This is a problem about transaction processing for a special database

application. The database consists of a small number of data items, and all

the transactions are of one of the following two types.

(i) Update transactions with only one operation, a write step writing

one data item. (These do not have any read steps.)

(ii) Scan transactions with only read operations, one read step for each

data item; the read steps are not ordered. (These do not have any write steps.)

For all the following questions, assume that the correctness criterion for

concurrent executions is conflict-serializability (of the committed transactions)

with the additional constraint that each pair of non-interleaved transactions

occurs in the same order in an equivalent serial history as in the history

produced by the scheduler, that is, order-preserving conflict-serializability.

Design the following schedulers. Schedulers discussed in class for general

databases may be used here also. Try some simplification or optimization

which may be possible for this special database application. If you think you

cannot simplify/optimize, explain why. All the properties you attribute to

your schedulers must be proven, at least informally.

1.(a) Design a 2PL based scheduler for this database

system.

(b) Are deadlocks possible?

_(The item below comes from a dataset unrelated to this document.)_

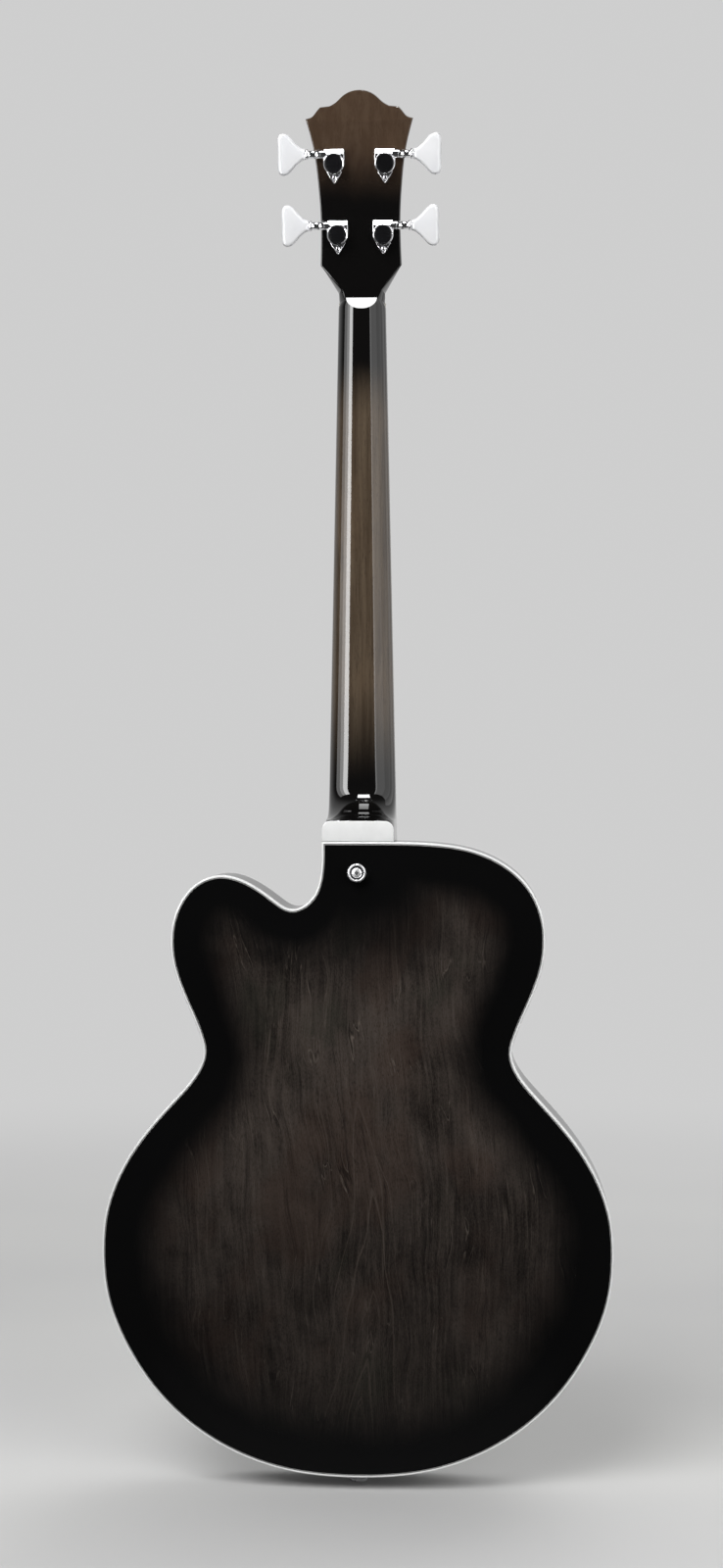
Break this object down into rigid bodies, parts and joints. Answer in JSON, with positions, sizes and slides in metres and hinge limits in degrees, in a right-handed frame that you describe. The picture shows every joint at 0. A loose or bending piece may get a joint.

If so, suggest a method of avoiding or resolving

deadlocks.

2. Design a timestamp based scheduler.

3. Design BOCC and FOCC schedulers assuming that

only validation phase is in the critical section, that is, the write phase will

be concurrent with the read phases and write phases of other transactions.

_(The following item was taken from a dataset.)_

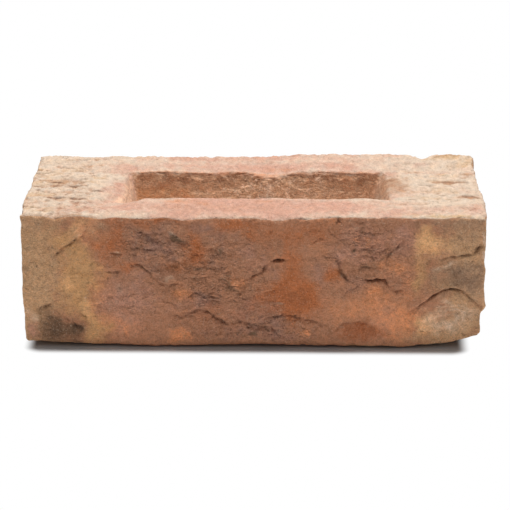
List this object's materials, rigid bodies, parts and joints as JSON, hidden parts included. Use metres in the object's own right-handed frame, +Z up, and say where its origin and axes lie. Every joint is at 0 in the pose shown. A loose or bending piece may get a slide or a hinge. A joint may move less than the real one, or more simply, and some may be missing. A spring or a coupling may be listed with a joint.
{
  "type": "clay brick",
  "caption": "Hand-moulded fired clay facing brick with a drafted frog in its upper bed, worn arrises and lapped folds of clay on its front stretcher.",
  "frame": {"origin": "middle of the lower bed, on the plane the brick lies on", "axes": "+X along the brick's length, +Y from the front stretcher to the back one, +Z up out of the bed that holds the frog"},
  "size_m": [0.219, 0.1052, 0.0671],
  "materials": {
    "fired_clay": "rough, sand-faced, kiln-flashed from buff through orange to purple-brown"
  },
  "bodies": {
    "root": {"brick": "fired_clay"}
  },
  "joints": []
}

4. Give an example of a non-serializable history (of read and

write steps, and no commit or abort steps). For this question alone, assume

that the database consists of only three items A, B, and C.

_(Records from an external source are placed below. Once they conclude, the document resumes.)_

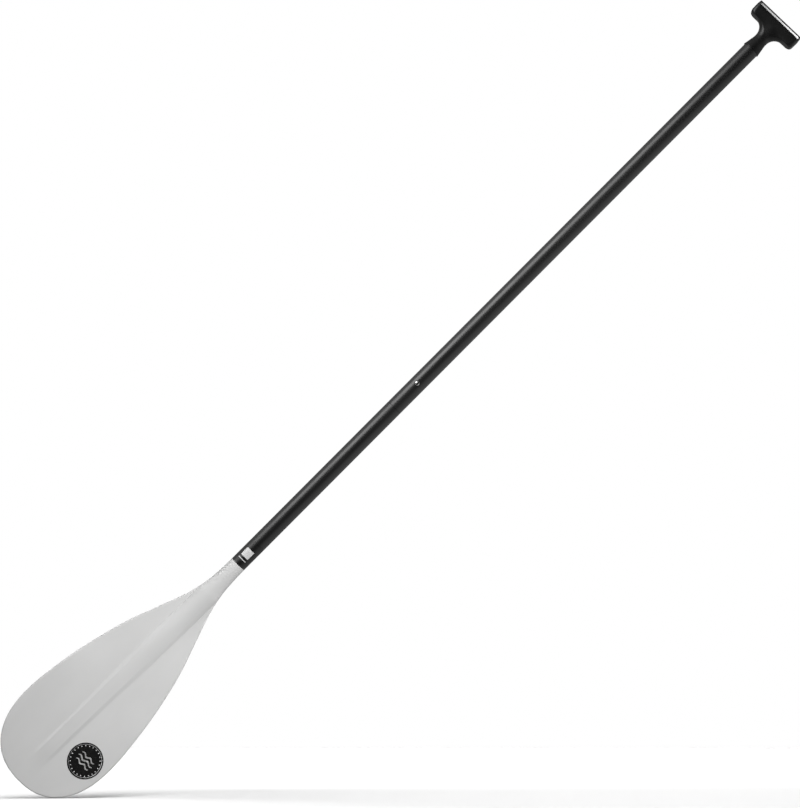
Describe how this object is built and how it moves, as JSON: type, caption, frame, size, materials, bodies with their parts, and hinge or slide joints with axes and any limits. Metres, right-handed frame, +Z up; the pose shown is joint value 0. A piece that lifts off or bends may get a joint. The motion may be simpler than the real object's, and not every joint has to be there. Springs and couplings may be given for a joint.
{
  "type": "two-piece stand-up paddle",
  "caption": "Two-piece paddle for a stand-up board: moulded blade, tube shaft that parts at a snap button, and a T-grip.",
  "frame": {"origin": "on the shaft's axis at the seam, the top edge of the lower tube", "axes": "+Z up the shaft to the grip, -Y out of the blade's ribbed face and of the snap button, +X to the right of someone who looks at that face"},
  "size_m": [0.193, 0.0883, 1.7909],
  "materials": {
    "blade_plastic": "satin moulded, light grey",
    "sticker": "black printed vinyl",
    "shaft_black": "aluminium tube, satin black anodised",
    "foam": "closed-cell foam",
    "ferrule_aluminium": "drawn tube",
    "spring_steel": "spring temper",
    "button_steel": "polished by use",
    "grip_plastic": "moulded, semi-gloss black"
  },
  "bodies": {
    "lower_half": {"blade": "blade_plastic", "blade_badge": "sticker", "lower_shaft": "shaft_black", "shaft_label": "sticker", "lower_foam_plug": "foam", "ferrule": "ferrule_aluminium", "button_spring": "spring_steel"},
    "snap_button": {"snap_button": "button_steel"},
    "grip_half": {"upper_shaft": "shaft_black", "upper_foam_plug": "foam", "grip": "grip_plastic"}
  },
  "joints": [
    {"name": "button_press", "type": "slide", "parent": "lower_half", "child": "snap_button", "axis": [0, 1, 0], "range_m": [0, 0.004], "stiffness_N_per_m": 3000, "deforming": ["button_spring"]},
    {"name": "grip_half_pull", "type": "slide", "parent": "lower_half", "child": "grip_half", "axis": [0, 0, 1], "range_m": [0, 0.4]}
  ]
}
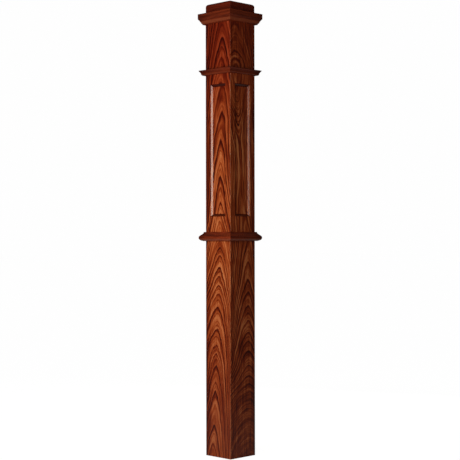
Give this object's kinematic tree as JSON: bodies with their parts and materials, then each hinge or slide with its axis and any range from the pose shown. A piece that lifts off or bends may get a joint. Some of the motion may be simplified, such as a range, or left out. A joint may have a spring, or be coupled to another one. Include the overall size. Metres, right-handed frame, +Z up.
{
  "type": "box newel post",
  "caption": "Tall square hollow newel post of mitred stained boards with sunk panels, cap, neck and waist mouldings, for ending a stair or landing handrail.",
  "frame": {"origin": "centre of the square foot, on the floor", "axes": "+Z up the post; the faces are square to X and Y, and the front face looks along -Y"},
  "size_m": [0.168, 0.168, 1.6535],
  "materials": {
    "board_wood": "stained open-grained boards under a gloss lacquer, orange-brown with dark cathedral grain",
    "moulding_wood": "the same wood with its grain along the moulding, darker red-brown, gloss lacquer",
    "cap_wood": "the same wood laid flat, dark red-brown, gloss lacquer"
  },
  "bodies": {
    "root": {"side_board_front": "board_wood", "side_board_right": "board_wood", "side_board_back": "board_wood", "side_board_left": "board_wood", "cap_block": "cap_wood", "cap_moulding_front": "moulding_wood", "cap_moulding_right": "moulding_wood", "cap_moulding_back": "moulding_wood", "cap_moulding_left": "moulding_wood", "neck_moulding_front": "moulding_wood", "neck_moulding_right": "moulding_wood", "neck_moulding_back": "moulding_wood", "neck_moulding_left": "moulding_wood", "waist_moulding_front": "moulding_wood", "waist_moulding_right": "moulding_wood", "waist_moulding_back": "moulding_wood", "waist_moulding_left": "moulding_wood"}
  },
  "joints": []
}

5. Assuming that the schedules are log-recoverable, design an

efficient crash recovery algorithm. You can choose redo-winners or redohistory

paradigm. Indicate, informally, the simplifications or modifications

of the algorithm (during the normal operation, redo pass and undo pass)

given in the book.

Justify the correctness informally.

There is no language constraint, use any programming language to answer the question(generalized answer is expected in a pseudo code form).